Após contaminar o Rio Doce, o lixo tóxico chegou ao mar, atacando a flora e a fauna da área costeira do Espírito Santo.
[Para uma cobertura completa deste desastre, o leitor tem à sua disposição a primeira edição de nosso suplemento especial, “América do Sol”.]
A barragem pertencia à Samarco, uma sociedade da Vale privatizada com a mineradora e petroleira anglo-australiana BHP Billiton.
Apesar da tragédia humana e ecológica, sob os auspícios dos governos Dilma e Temer, tudo terminou com um Termo de Ajustamento de Conduta (TAC), pelo qual a Samarco, a Vale e a BHP continuam explorando as jazidas de Mariana em troca de algumas reparações, a critério de um certo Waack, elevado à presidência da fundação que administra o dinheiro das indenizações, por seu “extenso currículo”: “longo relacionamento com organizações nacionais e internacionais da sociedade civil, entre elas a WWF Brasil, Global Reporting Initiative (GRI), Forest Stewardship Council (FSC), Ethos e o Fundo Brasileiro para a Biodiversidade”.
Quanto aos réus – eram 22, dos quais os principais eram o presidente da Samarco, Ricardo Vescovi de Aragão, e o diretor de operações, Kleber Luiz de Mendonça Terra -, tiveram seus processos suspensos por alegadas questões processuais (aliás, falsas, pois as gravações telefônicas alegadamente ilegais, que motivaram a suspensão, nem mesmo foram usadas no processo).
Isso, apesar da investigação policial, a cargo do delegado Roger Lima Moura, ter comprovado que, na construção da barragem, “para as galerias de drenagem, onde estava previsto brita e rocha, usaram restos de minério fino e estéril. Essa galeria, depois, acabou cedendo. Teve de ser tamponada” (v. Justiça suspende processo contra Samarco e outros réus de Mariana).
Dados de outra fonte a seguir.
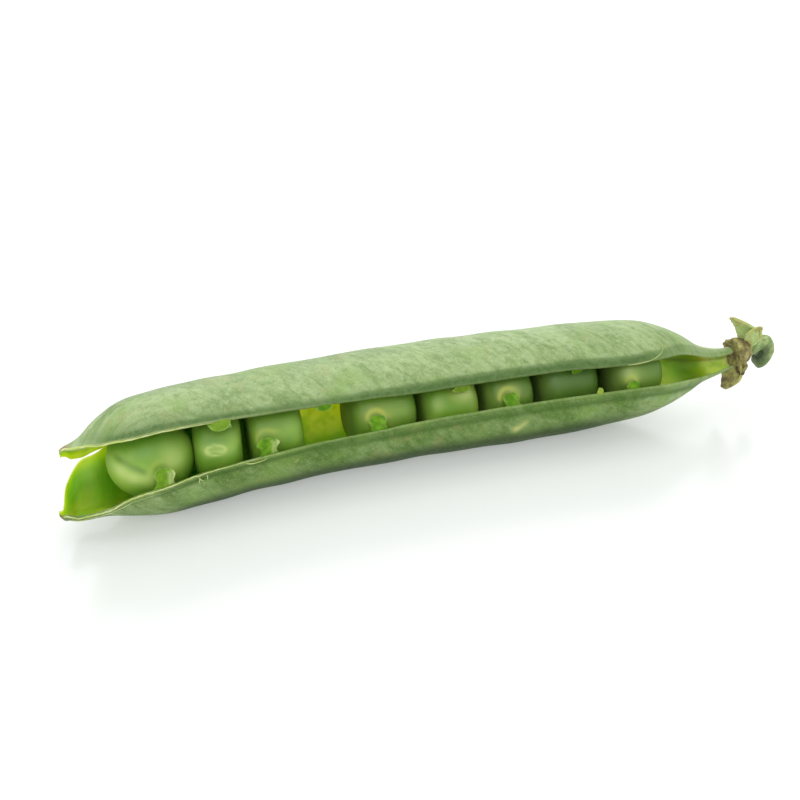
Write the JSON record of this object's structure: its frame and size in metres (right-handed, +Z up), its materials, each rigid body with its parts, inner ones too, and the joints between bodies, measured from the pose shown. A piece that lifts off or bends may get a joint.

É evidente que entregar os nossos recursos – as nossas riquezas minerais, evidentemente, não renováveis – a monopólios privados sedentos de ganhos, somente pode provocar tragédias, como agora em Barcarena, ou, antes, em Mariana.
Por que razão permitir que a Hydro, uma empresa norueguesa, vá devastar o Pará, a Amazônia, para levar a bauxita que pertence ao povo brasileiro?
Ou as nossas riquezas estão sob nosso controle, ou apenas colheremos desastres. Evidentemente, preferimos a primeira opção.